The Housing Commons Research Centre, an initiative of the New Housing Alternatives Partnership (NHA), invites NHA partners and guests to a virtual webinar that brings together community-led housing movements from Canada and Uganda.
Format: Zoom
Housing struggles are often framed as local or national crises, but community-led housing movements around the world have long been developing collective responses grounded in care, land stewardship, and shared governance.
Exchanging Futures: International Perspectives on Housing Commons brings together partners from Canada and Uganda participating in an international knowledge exchange program facilitated by Rooftops Canada. Rooftops Canada is the executing agency for the Women’s Spaces Project (2022–2027), in partnership with the Government of Canada. The project involves significant knowledge sharing and co-learning activities with Canadian and international housing sector professionals.
Centering the experiences of women-led housing initiatives, this webinar explores how community-based housing practices are shaped by history, culture, and place, and how international partnerships can support learning beyond Western and Eurocentric models.

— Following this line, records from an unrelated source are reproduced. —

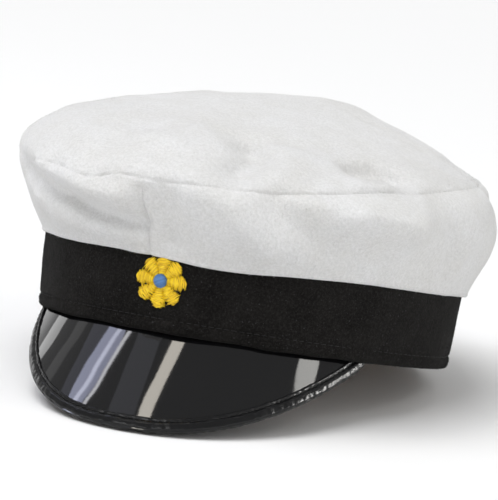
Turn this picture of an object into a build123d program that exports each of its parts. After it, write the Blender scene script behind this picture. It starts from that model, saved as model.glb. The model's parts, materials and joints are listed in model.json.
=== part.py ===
"""Student's peaked cap: soft white velvet crown, black velvet band, glossy visor and an embroidered cockade.

The pieces are built in the worn frame (band level, its lower rim centred on the origin, front along -Y), then the
whole cap is tipped back until the visor's tip and the back of the band both touch the table, and is set down with the
middle of its footprint box at the origin. Millimetres.
"""

from build123d import *
import os
from math import atan2, cos, radians, sin

# ---- driving dimensions ------------------------------------------------------------------------------------------
BAND_HALF_LENGTH = 103.0  # outside of the band at its lower rim, front to back
OVAL = 0.85  # width over length of every level section, as a head is
BAND_HEIGHT = 36.0
BAND_FLARE = 3.0  # how far the band leans out by its top
VELVET = 1.1
STIFFENER = 1.1
HEM_RADIUS = 1.65  # the velvet rolls round the stiffener's lower edge
HEM_HEIGHT = 9.0
LEATHER = 1.1
LAYER_GAP = 0.1
SWEATBAND_INSET = 5.1  # the sweatband's outer face, in from the band's outer face
SWEATBAND_TOP = 38.0

CROWN_LIP_Z = 31.5  # the crown's lower fold hangs over the top of the band
SEAM_HALF_LENGTH = 118.0  # seam between the crown's sides and its top
SEAM_Z = 74.0
SEAM_SHIFT = -4.0  # the crown leans forward of the band
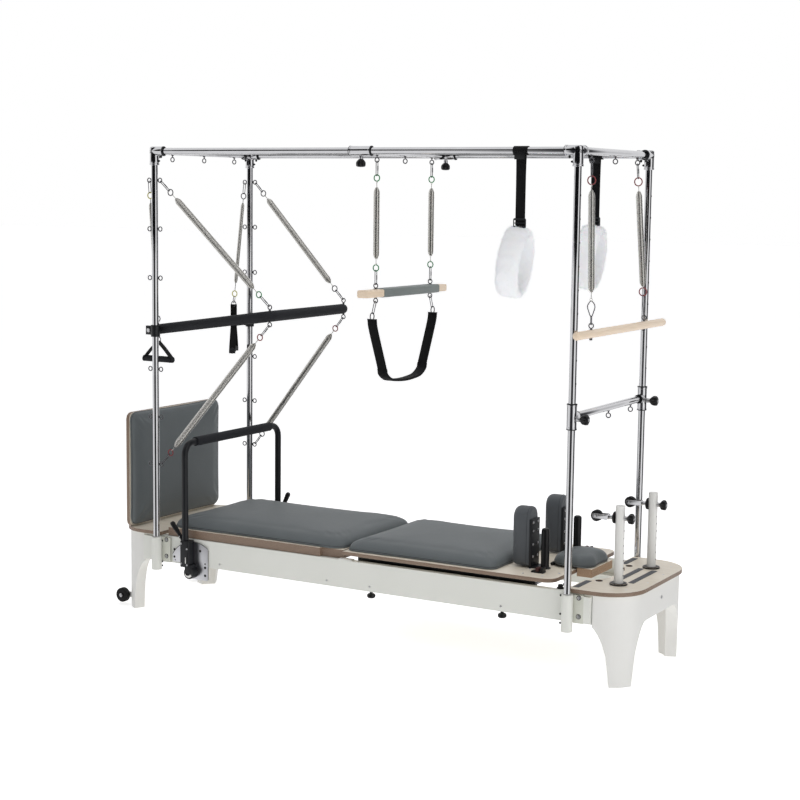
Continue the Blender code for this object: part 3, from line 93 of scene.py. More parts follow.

The conversation will foreground work emerging from Uganda through the Women’s Spaces Project, with reflections from Canadian partners engaged in reciprocal learning and collaboration. Together, panelists will discuss:
- How women-led and community-based housing movements secure land, housing, and livelihoods;
- What international knowledge exchange looks like in practice, including its possibilities and challenges;
- How housing commons models can support both personal and collective liberation; and
- Why looking beyond familiar Western frameworks is necessary for building equitable housing futures.
Introductory remarks contextualizing Rooftops Canada and the Women’s Spaces Project will be offered by Genevieve Drouin and Efemena Ozouga, followed by a panel discussion featuring Dorothy Baziwe, Dr. Peter Kasaija, and Alia Abaya.
This webinar is part of the Housing Commons Research Centre (HCRC) Webinar Series, which brings researchers, practitioners, organizers, and students into conversation around community-led housing strategies across contexts.
Speaker Bios
Genevieve Drouin (Rooftops Canada)
As CEO of Rooftops Canada, Genevieve brings experience in cooperative housing, sustainable cities, and inclusive human settlements across Africa, Latin America, the Caribbean, and Canada. Rooftops Canada is the executing agency for the Women’s Spaces Project (2022–2027), which supports gender-responsive land rights and community-led housing in Angola, Kenya, South Africa, and Uganda.
Efemena Ozouga (Rooftops Canada)
Efemena is a leader with over a decade of experience advancing human rights, gender equity, inclusive governance, and housing justice. A lawyer by training, she bridges legal frameworks, strategic partnerships, and community-driven approaches to foster transformative and equitable systems. She is currently Program Manager at Rooftops Canada, with a focus on land and housing rights and feminist programming.
Dorothy Baziwe (Shelter and Settlements Alternative, Uganda)
Dorothy is Executive Director of Shelter and Settlements Alternative (SSA). A social worker by profession, she has worked in Uganda’s human settlements sector since 2012, engaging in housing development, advocacy, policy engagement, research, and collaboration to improve service delivery for vulnerable households.
Dr. Peter Kasaija (Urban Action Lab, Makerere University, Kampala)
Peter has more than 15 years of teaching and research experience in urban development and environmental change. His research interests include urban informality, housing, inequality, poverty, climate change adaptation, and inclusive governance and planning. He has engaged in numerous international academic and research partnerships.
Alia Abaya (Circle Community Land Trust, Toronto)
Alia is CEO of Circle Community Land Trust, where she is building a city-wide nonprofit housing provider. Her work integrates community development, social finance, sustainability, and cross-sector partnerships, including stewardship of over 600 family homes and a $72M capital repair program to protect affordability in perpetuity.